In her opinion, increasingly friendly ties between Prague and Moscow may bode ill for the Paraskevich case-- particularly if the October 25-26 Czech parliamentary elections install a government with a decidedly pro-Russia perspective.
"Russia is a strategic partner for the Czech Republic," she says. "So from all sides we hear these bad prognoses -- that there's a danger that when they form a new government that some official will quickly sign a document [ordering her extradition]. And then it will already be too late for regrets, because she will already be in Russia or Ukraine, or even worse, in Kazakhstan."
Fearing The Worst
Paraskevich's family, which fled Kazakhstan in 2003 following Ablyazov's first arrest, says they fear the worst if Tatiana is handed over to the Nazarbaev regime.

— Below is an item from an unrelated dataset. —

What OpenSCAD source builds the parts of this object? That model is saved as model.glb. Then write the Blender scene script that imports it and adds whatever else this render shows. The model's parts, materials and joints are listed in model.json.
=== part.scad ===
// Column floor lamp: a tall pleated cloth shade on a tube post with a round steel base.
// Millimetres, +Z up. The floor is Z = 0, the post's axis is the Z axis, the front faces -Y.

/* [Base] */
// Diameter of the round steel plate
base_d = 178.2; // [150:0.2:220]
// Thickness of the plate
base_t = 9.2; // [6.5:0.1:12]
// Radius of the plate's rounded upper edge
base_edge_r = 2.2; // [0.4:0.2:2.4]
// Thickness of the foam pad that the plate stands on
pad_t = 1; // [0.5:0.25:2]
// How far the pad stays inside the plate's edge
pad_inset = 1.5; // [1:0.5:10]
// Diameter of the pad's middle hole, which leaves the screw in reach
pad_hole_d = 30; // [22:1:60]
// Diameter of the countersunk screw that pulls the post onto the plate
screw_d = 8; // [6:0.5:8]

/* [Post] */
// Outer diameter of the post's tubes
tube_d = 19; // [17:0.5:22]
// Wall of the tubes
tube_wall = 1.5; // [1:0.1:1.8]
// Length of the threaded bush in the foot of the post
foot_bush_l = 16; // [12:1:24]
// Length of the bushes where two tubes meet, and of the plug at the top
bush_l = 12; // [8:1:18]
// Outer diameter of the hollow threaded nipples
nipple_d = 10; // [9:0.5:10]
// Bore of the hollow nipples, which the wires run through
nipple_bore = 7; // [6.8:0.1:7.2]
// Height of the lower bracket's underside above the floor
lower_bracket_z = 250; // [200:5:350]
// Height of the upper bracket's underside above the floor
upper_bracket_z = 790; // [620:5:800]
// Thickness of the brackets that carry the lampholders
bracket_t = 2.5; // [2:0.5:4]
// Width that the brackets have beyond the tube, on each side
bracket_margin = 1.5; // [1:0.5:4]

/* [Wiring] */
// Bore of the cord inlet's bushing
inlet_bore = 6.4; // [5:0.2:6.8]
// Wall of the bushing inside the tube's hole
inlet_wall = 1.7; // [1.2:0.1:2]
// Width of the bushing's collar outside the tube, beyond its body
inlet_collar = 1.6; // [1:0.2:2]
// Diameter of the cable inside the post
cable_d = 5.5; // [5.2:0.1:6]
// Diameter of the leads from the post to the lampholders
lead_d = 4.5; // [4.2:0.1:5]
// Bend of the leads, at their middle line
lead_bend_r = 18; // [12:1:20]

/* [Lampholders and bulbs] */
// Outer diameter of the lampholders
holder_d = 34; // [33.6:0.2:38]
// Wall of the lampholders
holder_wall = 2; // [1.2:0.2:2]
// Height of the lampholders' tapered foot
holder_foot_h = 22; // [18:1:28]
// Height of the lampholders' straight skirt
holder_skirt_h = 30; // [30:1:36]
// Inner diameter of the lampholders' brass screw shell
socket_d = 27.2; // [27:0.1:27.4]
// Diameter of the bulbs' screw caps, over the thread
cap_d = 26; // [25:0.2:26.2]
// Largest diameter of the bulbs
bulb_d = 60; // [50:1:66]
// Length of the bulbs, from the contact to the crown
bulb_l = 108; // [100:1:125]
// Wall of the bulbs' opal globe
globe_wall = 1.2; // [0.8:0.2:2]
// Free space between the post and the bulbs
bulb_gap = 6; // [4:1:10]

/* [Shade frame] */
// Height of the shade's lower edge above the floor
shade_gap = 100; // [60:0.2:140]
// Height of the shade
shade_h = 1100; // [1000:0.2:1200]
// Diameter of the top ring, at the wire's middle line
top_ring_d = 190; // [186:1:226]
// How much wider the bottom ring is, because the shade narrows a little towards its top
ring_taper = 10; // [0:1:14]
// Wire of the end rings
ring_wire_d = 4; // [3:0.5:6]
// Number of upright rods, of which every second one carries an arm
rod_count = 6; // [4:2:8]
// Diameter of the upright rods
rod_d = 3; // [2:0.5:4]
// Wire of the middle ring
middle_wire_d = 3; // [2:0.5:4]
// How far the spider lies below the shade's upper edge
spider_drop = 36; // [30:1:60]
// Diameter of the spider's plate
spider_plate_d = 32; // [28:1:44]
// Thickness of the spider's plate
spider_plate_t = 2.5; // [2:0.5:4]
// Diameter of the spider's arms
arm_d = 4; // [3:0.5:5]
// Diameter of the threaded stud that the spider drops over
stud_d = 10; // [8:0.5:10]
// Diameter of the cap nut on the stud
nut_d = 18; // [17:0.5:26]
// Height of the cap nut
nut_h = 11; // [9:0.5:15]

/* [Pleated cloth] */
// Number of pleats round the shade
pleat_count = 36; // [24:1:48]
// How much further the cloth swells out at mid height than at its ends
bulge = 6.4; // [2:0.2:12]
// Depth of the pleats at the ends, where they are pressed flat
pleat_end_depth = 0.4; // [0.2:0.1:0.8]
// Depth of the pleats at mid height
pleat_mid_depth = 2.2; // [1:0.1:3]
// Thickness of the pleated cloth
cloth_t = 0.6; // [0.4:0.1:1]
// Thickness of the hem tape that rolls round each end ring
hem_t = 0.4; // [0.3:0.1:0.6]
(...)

Kazakhstan, which has used its energy riches to forge strong ties with many Western European countries, has largely avoided censure for its abysmal rights record, which includes reports of torture and abuse in its prison system.
The May 2013 abduction of Ablyazov's wife, Alma Shalabaeva, and the couple's daughter, Alua, from their villa in Rome was conducted with the aid of Italian special forces and circumvented all standard procedures used in ordinary deportation cases. Italian officials have since apologized for the case, but Shalabaeva and Alua remain under house arrest in Kazakhstan with no likelihood of escape.
Noting that Czech police failed to produce a warrant when they arrested Tatiana, Paraskevich's mother says she's terrified her daughter will be secretly spirited back to Kazakhstan, like Shalabaeva, and subjected to abuse.
"We're afraid the Czech government will extradite her, either to Russia or Ukraine," she says. "And then you can't rule out that all three countries are cooperating on this, and she'll end up in Kazakhstan like Mukhtar Ablyazov's wife, taken there the same way. She'll be tortured there, of course."
Grigorieva lifts her hands, then lets them fall helplessly back in her lap. "If they extradite her," she says sorrowfully, "we're afraid we'll never see her again."